**Work instructions**
Make an exact copy of the listing below.

**Data extract**
>> Begin

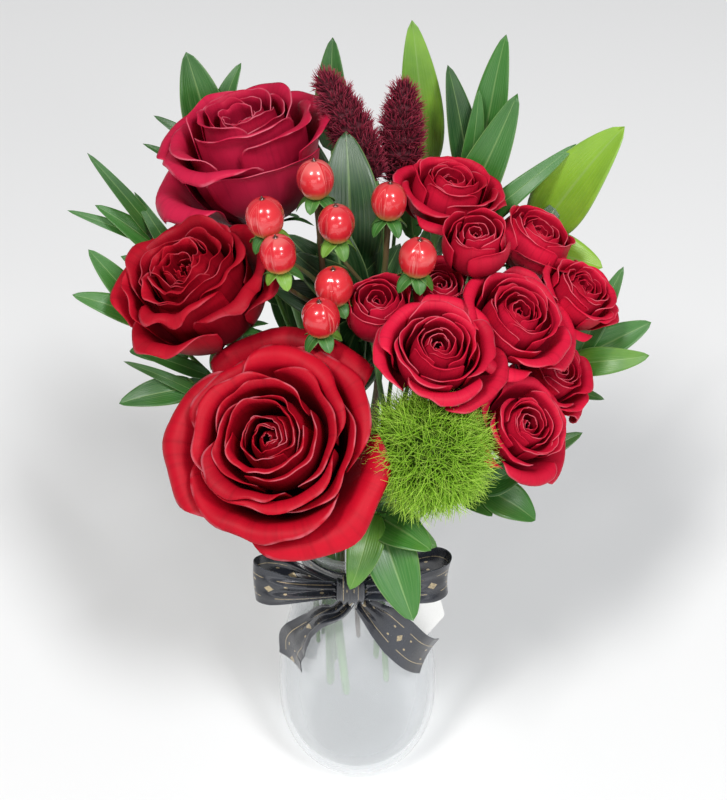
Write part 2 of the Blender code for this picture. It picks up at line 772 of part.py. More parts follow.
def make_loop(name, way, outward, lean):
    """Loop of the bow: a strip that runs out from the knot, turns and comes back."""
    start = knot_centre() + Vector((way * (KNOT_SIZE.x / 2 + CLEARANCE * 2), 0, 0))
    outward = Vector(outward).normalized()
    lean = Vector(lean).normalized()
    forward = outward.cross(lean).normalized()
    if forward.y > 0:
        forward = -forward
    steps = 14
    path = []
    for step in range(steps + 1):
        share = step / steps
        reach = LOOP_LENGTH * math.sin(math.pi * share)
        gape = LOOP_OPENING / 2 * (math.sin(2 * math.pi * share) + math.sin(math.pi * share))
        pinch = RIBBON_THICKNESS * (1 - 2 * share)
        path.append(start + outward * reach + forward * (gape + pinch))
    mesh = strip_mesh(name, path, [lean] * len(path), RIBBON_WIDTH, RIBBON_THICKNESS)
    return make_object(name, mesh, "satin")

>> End

**Reply to the task**
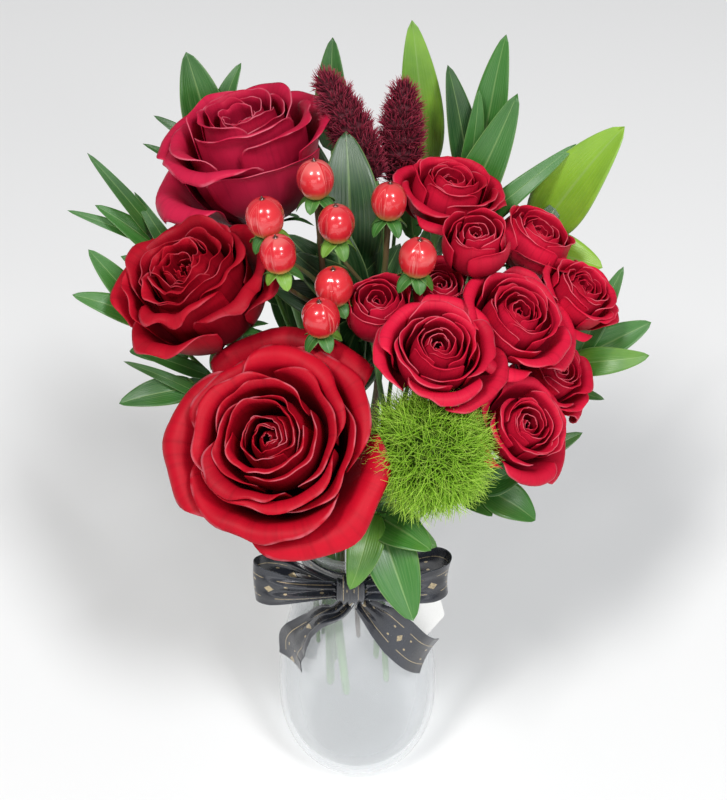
Write part 2 of the Blender code for this picture. It picks up at line 772 of part.py. More parts follow.
def make_loop(name, way, outward, lean):
    """Loop of the bow: a strip that runs out from the knot, turns and comes back."""
    start = knot_centre() + Vector((way * (KNOT_SIZE.x / 2 + CLEARANCE * 2), 0, 0))
    outward = Vector(outward).normalized()
    lean = Vector(lean).normalized()
    forward = outward.cross(lean).normalized()
    if forward.y > 0:
        forward = -forward
    steps = 14
    path = []
    for step in range(steps + 1):
        share = step / steps
        reach = LOOP_LENGTH * math.sin(math.pi * share)
        gape = LOOP_OPENING / 2 * (math.sin(2 * math.pi * share) + math.sin(math.pi * share))
        pinch = RIBBON_THICKNESS * (1 - 2 * share)
        path.append(start + outward * reach + forward * (gape + pinch))
    mesh = strip_mesh(name, path, [lean] * len(path), RIBBON_WIDTH, RIBBON_THICKNESS)
    return make_object(name, mesh, "satin")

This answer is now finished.